We are left with a number of questions. Is this a moment of great transformation, in which a new paradigm will emerge out of the ashes of the liberal order, with neoliberal economics, social liberalism, and political liberalism succumbing to the closing of borders to immigrants, rising protectionism, social conservatism, and illiberal democracy (itself an oxymoron)? Will the more balanced and tolerant institutional commitments of political liberalism prevail, along with a perhaps modified economic liberalism in which open borders and free trade are moderated by more attention to those left behind? For the moment, we cannot know. What we do know is that when populist leaders gain power, they try to make good on their promises, to the detriment of the liberal democratic consensus.

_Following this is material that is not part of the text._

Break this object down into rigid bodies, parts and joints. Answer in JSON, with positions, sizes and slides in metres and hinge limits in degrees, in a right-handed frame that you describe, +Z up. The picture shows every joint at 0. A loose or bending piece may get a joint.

So, what is the alternative? The big question for progressives who seek to maintain liberal democracies is how to counter the populist upsurge with innovative ideas that go beyond neoliberal economics while promoting a renewal of democracy and a more egalitarian society. But this requires not just workable ideas that can provide real solutions to the wide range of problems related to economics, politics, and society. It also demands political leaders with persuasive discourses that can resonate with an increasingly discontented electorate, more and more open to the sirens of populism. For the moment, we continue to wait not so much for the ideas—in many ways we know what they are—but for the discourse of new political leaders able to convey progressive ideas in uplifting ways that offer new visions of the future able to heal the schisms on which the populists have long thrived. Without this, hopes of any “New Enlightenment” will be dashed on the shoals of illiberalism.